The success of my demonstrations and the excitement of the festival revitalized me. I felt a need to make a gift to the world in return. I formed a huge acrylic box which I dedicated as Origami for Peace. The box was four foot square on the bottom and eight feet height. Holes were placed in the box at different height so that origami models could be added as it was filled. I started it with a small collection of origami cranes and other models with a prayer for my son.
No advertising had been done beyond simply putting the box out. People contributed naturally as they came by. Some children who had seen the box went home and came back later with bundles of origami which they had made. After a few months, the box was filled with thousands and thousands of origami models contributed by origami friends. It was amazing. The box was later donated to a foundation for math education using the principles of origami.

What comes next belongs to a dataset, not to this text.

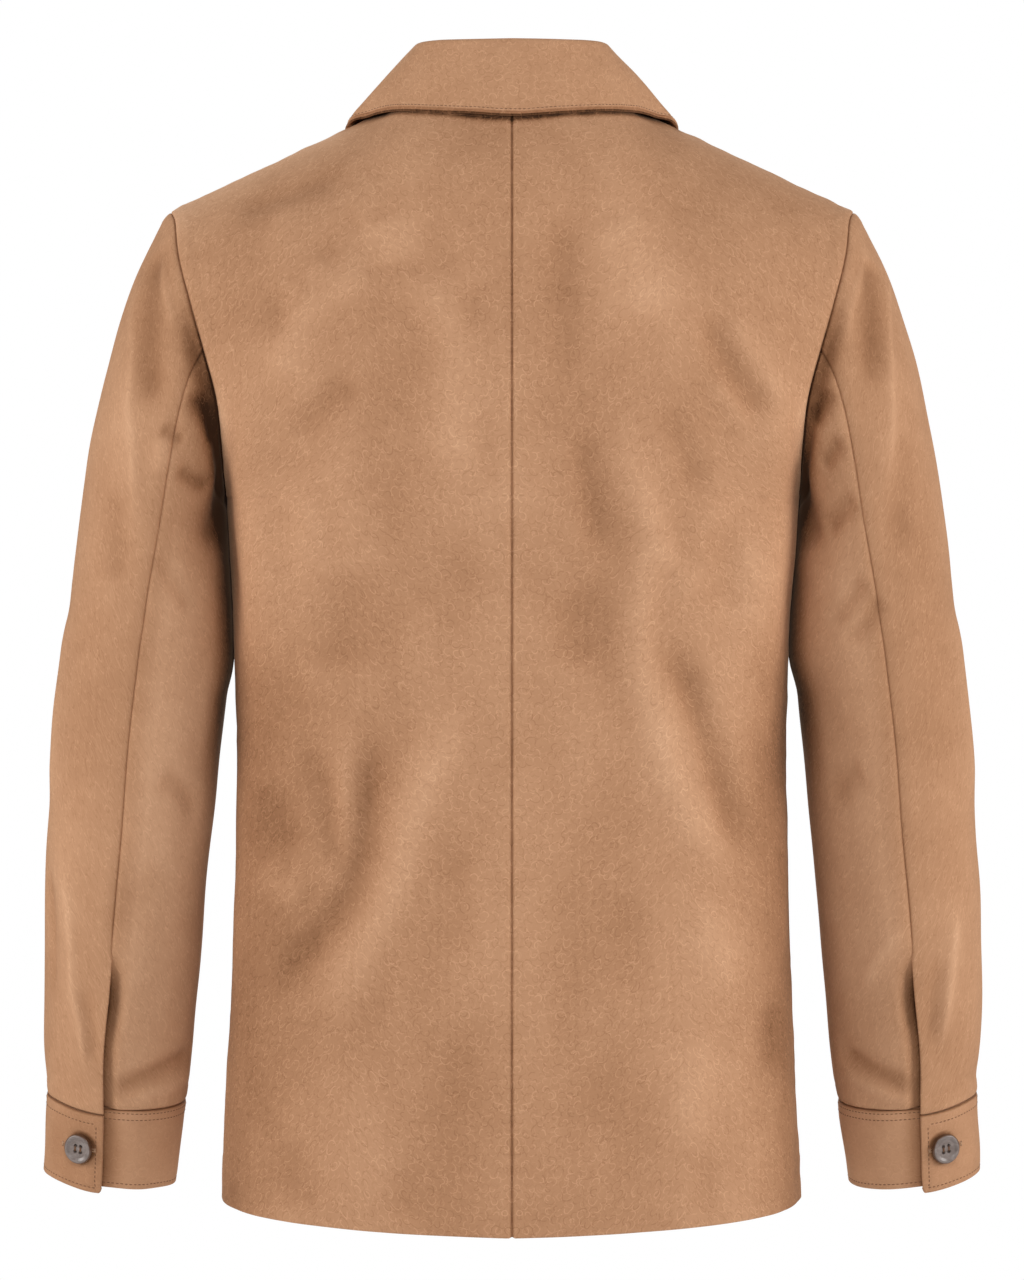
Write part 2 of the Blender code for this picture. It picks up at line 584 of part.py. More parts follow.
def button_mesh():
    """A turned four-hole button with a raised rim; its back is at z = 0."""
    work = bmesh.new()
    turns = np.linspace(0, 2 * math.pi, BUTTON_SIDES, endpoint=False)
    rings = []
    for radius, height in BUTTON_PROFILE:
        rings.append([work.verts.new((radius * MM * math.cos(turn), radius * MM * math.sin(turn),
                                      height * MM)) for turn in turns])
    for low, high in zip(rings, rings[1:]):
        for step in range(BUTTON_SIDES):
            after = (step + 1) % BUTTON_SIDES
            work.faces.new((low[step], low[after], high[after], high[step]))
    work.faces.new(rings[0][::-1])
    work.faces.new(rings[-1])
    disc = bpy.data.meshes.new("button_disc")
    work.to_mesh(disc)
    work.free()
    cutter = bmesh.new()
    for x, y in ((1, 1), (1, -1), (-1, 1), (-1, -1)):
        made = bmesh.ops.create_cone(
            cutter, cap_ends=True, segments=BUTTON_HOLE_SIDES, depth=BUTTON_DRILL * MM,
            radius1=BUTTON_HOLE_RADIUS * MM, radius2=BUTTON_HOLE_RADIUS * MM)
        bmesh.ops.translate(cutter, verts=made["verts"],
                            vec=(x * BUTTON_HOLE_OFFSET * MM, y * BUTTON_HOLE_OFFSET * MM, 0))
    holes = bpy.data.meshes.new("button_holes")
    cutter.to_mesh(holes)
    cutter.free()
    blank = bpy.data.objects.new("button_blank", disc)
    drill = bpy.data.objects.new("button_drill", holes)
    for thing in (blank, drill):
        bpy.context.scene.collection.objects.link(thing)
    cut = blank.modifiers.new("holes", "BOOLEAN")
    cut.object = drill
    cut.operation = "DIFFERENCE"
    evaluated = blank.evaluated_get(bpy.context.evaluated_depsgraph_get())
    mesh = bpy.data.meshes.new_from_object(evaluated)
    mesh.name = "button"
    for thing in (blank, drill):
        bpy.data.objects.remove(thing, do_unlink=True)
    mesh.materials.clear()
    mesh.materials.append(material(*HORN))
    mesh.shade_smooth()
    mesh.set_sharp_from_angle(angle=math.radians(HORN_CREASE))
    return mesh


def place_button(name, mesh, point, normal, upward):
    """A button whose back lies just off a point of the cloth."""
    side = unit(np.cross(upward, normal))
    above = np.cross(normal, side)
    piece = bpy.data.objects.new(name, mesh)
    matrix = np.eye(4)
    matrix[:3, 0] = side
    matrix[:3, 1] = above
    matrix[:3, 2] = normal
    matrix[:3, 3] = (point + LAP_GAP * normal) * MM
    piece.matrix_world = Matrix(matrix.tolist())
    bpy.context.scene.collection.objects.link(piece)


# ---- walls

def wall(name, outer, normals, thickness, colour):
    """A closed wall from its outer points: an inner copy, and a rim round the edges."""
    rows, columns = outer.shape[:2]
    inner = outer - thickness * normals
    corners = np.concatenate([outer.reshape(-1, 3), inner.reshape(-1, 3)]) * MM
    index = np.arange(rows * columns).reshape(rows, columns)
    under = index + rows * columns
    quads = np.stack([index[:-1, :-1], index[:-1, 1:], index[1:, 1:], index[1:, :-1]], axis=-1)
    quads = quads.reshape(-1, 4)
    faces = quads.tolist() + (quads[:, ::-1] + rows * columns).tolist()
    rim = ((index[0], under[0]), (index[:, -1], under[:, -1]),
           (index[-1, ::-1], under[-1, ::-1]), (index[::-1, 0], under[::-1, 0]))
    for line, below in rim:
        faces.extend(np.stack([line[1:], line[:-1], below[:-1], below[1:]], axis=-1).tolist())
    return solid(name, corners, faces, colour)


def solid(name, corners, faces, colour):
    """A mesh object from corners in metres, with its faces turned outwards."""
    mesh = bpy.data.meshes.new(name)
    mesh.from_pydata(np.asarray(corners).tolist(), [], faces)
    work = bmesh.new()
    work.from_mesh(mesh)
    bmesh.ops.triangulate(work, faces=work.faces[:])
    bmesh.ops.recalc_face_normals(work, faces=work.faces[:])
    work.to_mesh(mesh)
    work.free()
    mesh.shade_smooth()
    mesh.set_sharp_from_angle(angle=math.radians(SUEDE_CREASE))
    piece = bpy.data.objects.new(name, mesh)
    piece.data.materials.append(material(*colour))
    bpy.context.scene.collection.objects.link(piece)
    return piece


def material(name, colour, roughness):
    """The named material, made the first time it is asked for."""
    made = bpy.data.materials.get(name)
    if made is None:
        made = bpy.data.materials.new(name)
        made.use_nodes = True
        shader = made.node_tree.nodes["Principled BSDF"]
        shader.inputs["Base Color"].default_value = colour
        shader.inputs["Roughness"].default_value = roughness
        shader.inputs["Metallic"].default_value = 0.0
        made.diffuse_color = colour
    return made


def sleeve_pieces(hand, points, normals):
    """The upper and under sleeve, parted at two seams; the under one tucks in at the vent."""
    half = SEAM_GAP / 2
    upper = np.arange(FOREARM, SLEEVE_RING + HINDARM + 1) % SLEEVE_RING
    under = np.arange(HINDARM, FOREARM + 1)
    table_rows = np.concatenate([np.full(CAP_STEPS, -1.0), SLEEVE_ROWS])
    for name, ring in (("upper", upper), ("under", under)):
        outer = points[:, ring].copy()
        facing = normals[:, ring].copy()
        if name == "upper":
            before = (len(upper) - 1 - np.arange(len(upper))) * 360 / SLEEVE_RING
            outer[..., 2] -= droop_at(before[None, :], table_rows[:, None])
        outer[:, 0] += half * unit(outer[:, 1] - outer[:, 0])
        outer[:, -1] += half * unit(outer[:, -2] - outer[:, -1])
        if name == "under":
            drop = ease((table_rows - VENT_DROPS[0]) / (VENT_DROPS[1] - VENT_DROPS[0]))
            lap = ease((table_rows - VENT_LAPS[0]) / (VENT_LAPS[1] - VENT_LAPS[0]))
            along = unit(outer[:, 1] - outer[:, 0])
            step = outer[:, 0] + VENT_STEP * along
            beside = points[:, HINDARM - 1]
            reach = outer[:, 0] + lap[:, None] * VENT_REACH * unit(beside - outer[:, 0])
            sink = VENT_DEPTH * drop[:, None] * facing[:, 0]
            sag = VENT_SAG * lap[:, None] * normals[:, HINDARM - 1]
            outer = np.concatenate([(reach - sink - sag)[:, None], (step - sink)[:, None],
                                    outer[:, 1:]], axis=1)
            facing = np.concatenate([facing[:, :1], facing[:, :1], facing[:, 1:]], axis=1)
        wall(f"sleeve_{hand}_{name}", outer, facing, CLOTH, SUEDE)


def front_buttons(mesh, stand):
    """Buttons down the centre line of the left front, and one on the collar stand."""
    upward = np.array([0.0, 0.0, 1.0])
    for number, row in enumerate(FRONT_BUTTON_ROWS, start=1):
        point, normal = point_on_panel("front", 0.0, row)
        place_button(f"button_front_{number}", mesh, point, normal, upward)
    point, normal = (stand[name][1, FRONT_CENTRE] for name in ("points", "normals"))
    place_button("button_neck", mesh, point, normal, upward)


def cuff_button(hand, mesh, sign):
    """One button on the lapped end of a cuff."""
    beside = CUFF_BUTTON_PROBE * np.array([-1.0, 0.0, 1.0])
    angles = np.radians(CUFF_BUTTON_ANGLE + beside)
    grid = np.stack([sleeve_ring(CUFF_TOP + row, angles) for row in CUFF_BUTTON_ROWS])
    seam = by_name(SLEEVE, SLEEVE_COLUMNS)["seam"][CUFF_TOP]
    grid[..., 2] -= droop_at(seam - CUFF_BUTTON_ANGLE, CUFF_TOP)
    normal = grid_normals(grid, -1)[1, 1]
    point = grid[1, 1] + CUFF_PROUD * normal
    upward = unit(grid[0, 1] - grid[2, 1])
    flip = np.array([sign, 1.0, 1.0])
    place_button(f"button_cuff_{hand}", mesh, point * flip, normal * flip, upward * flip)


def main():
    for thing in list(bpy.data.objects):
        bpy.data.objects.remove(thing, do_unlink=True)
    panels = body_surfaces()
    points, normals = sleeve_surface()
    sleeves = {"left": [points, normals], "right": [mirrored(points), mirrored(normals)]}
    stand = stand_surface(panels)
    join_seams(panels, sleeves, stand)
    for (side, hand), (points, normals) in panels.items():
        wall(f"{side}_{hand}", points, normals, CLOTH, SUEDE)
    for hand, (points, normals) in sleeves.items():
        sleeve_pieces(hand, points, normals)
    wall("collar_stand", stand["points"], stand["normals"], CLOTH, SUEDE_TRIM)
    points, normals = fall_surface()
    wall("collar_fall", points, normals, DOUBLED, SUEDE_TRIM)
    points, normals = cuff_surface()
    wall("cuff_left", points, normals, DOUBLED, SUEDE_TRIM)
    wall("cuff_right", mirrored(points), mirrored(normals), DOUBLED, SUEDE_TRIM)
    mesh = button_mesh()
    front_buttons(mesh, stand)
    cuff_button("left", mesh, 1.0)
    cuff_button("right", mesh, -1.0)


main()
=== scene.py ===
# Looks for a suede shirt jacket that keeps the hollow shape of a worn garment.
# +X is the wearer's left, the front faces -Y, +Z is up, and the neck is at the origin.
# Tables and points are in millimetres; meshes, lights and the camera are in metres.

import math

import bpy
import numpy as np
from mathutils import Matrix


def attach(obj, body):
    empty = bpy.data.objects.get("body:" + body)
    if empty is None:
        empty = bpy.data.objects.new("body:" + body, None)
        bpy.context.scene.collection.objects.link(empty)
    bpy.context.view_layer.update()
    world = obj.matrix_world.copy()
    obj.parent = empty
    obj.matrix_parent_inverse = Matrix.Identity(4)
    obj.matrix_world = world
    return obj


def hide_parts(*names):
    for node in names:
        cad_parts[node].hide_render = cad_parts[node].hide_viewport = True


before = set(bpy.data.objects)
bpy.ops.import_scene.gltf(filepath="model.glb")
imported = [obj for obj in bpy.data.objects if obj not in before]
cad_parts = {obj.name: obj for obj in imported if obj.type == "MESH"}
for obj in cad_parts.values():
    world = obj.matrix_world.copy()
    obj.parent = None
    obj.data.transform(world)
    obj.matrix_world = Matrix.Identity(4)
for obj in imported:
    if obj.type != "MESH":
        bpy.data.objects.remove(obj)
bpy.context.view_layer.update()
mm = 0.001
print("frame loaded:", len(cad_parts), "nodes")

# ---- short ways to make nodes, materials and objects


class Nodes:
    def __init__(self, tree):
        self.tree = tree

    def fill(self, node, inputs):
        # a socket is linked to the input of that name, and anything else is its value
        for name, value in inputs.items():
            if isinstance(value, bpy.types.NodeSocket):
                self.tree.links.new(value, node.inputs[name])
            else:
                node.inputs[name].default_value = value
        return node

    def add(self, kind, inputs=None, **settings):
        node = self.tree.nodes.new(kind)
        for name, value in settings.items():
            setattr(node, name, value)
        return self.fill(node, inputs or {})

    def math(self, operation, a, b=0.0, c=0.0):
        return self.add("ShaderNodeMath", {0: a, 1: b, 2: c}, operation=operation).outputs[0]

    def vector(self, operation, a, b, c=(0.0, 0.0, 0.0)):
        return self.add("ShaderNodeVectorMath", {0: a, 1: b, 2: c}, operation=operation).outputs[0]

    def noise(self, place, size, detail=2.0, roughness=0.5, distortion=0.0):
        return self.add("ShaderNodeTexNoise", {
            "Vector": place, "Scale": size, "Detail": detail, "Roughness": roughness,
            "Distortion": distortion}).outputs["Fac"]

    def attribute(self, name):
        return self.add("ShaderNodeAttribute", attribute_name=name).outputs["Fac"]


def newGroup(name, inputs, outputs):
    group = bpy.data.node_groups.new(name, "ShaderNodeTree")
    for socket, (kind, value) in inputs.items():
        made = group.interface.new_socket(socket, in_out="INPUT", socket_type=kind)
        if value is not None:
            made.default_value = value
    for socket, kind in outputs.items():
        group.interface.new_socket(socket, in_out="OUTPUT", socket_type=kind)
    nodes = Nodes(group)
    return group, nodes, nodes.add("NodeGroupInput").outputs, nodes.add("NodeGroupOutput")


def newMaterial(name, colour):
    material = bpy.data.materials.new(name)
    material.use_nodes = True
    material.diffuse_color = (*colour, 1.0)
    return material, Nodes(material.node_tree), material.node_tree.nodes["Principled BSDF"]


def putInScene(name, data):
    holder = bpy.data.objects.new(name, data)
    bpy.context.scene.collection.objects.link(holder)
    return holder


# ---- camera, lights and floor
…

From my efforts, I felt an inner sense of fulfillment which I cannot adequately describe. Somewhere along the line a dream of unexpected proportions had come alive. I felt and tasted its fruits with great joy and happiness.
Later, I was invited by three schools in Long Beach, California to give classes to children between 3rd and 6th grades. I taught over 20 classes and observed many children asking questions and showing concern for other children around the world. I had lost one child. But here before me I had gained hundreds who watched and learned from me with eager, glowing faces.
All of this, I had found through the magic of origami. Origami transcends language. It gives peace and is full of the symbolic language of peace. As I saw the children fold their own paper models I could see the future of the world in their hands.
My work with origami continues to grow. This book ("Yami's Origami") is the latest development. It is part of my gift to give in return for a gift I have received in immeasurable quantities. I dedicate it, with a small prayer for my son, who I sense is alive somewhere in all of this wonderful magic.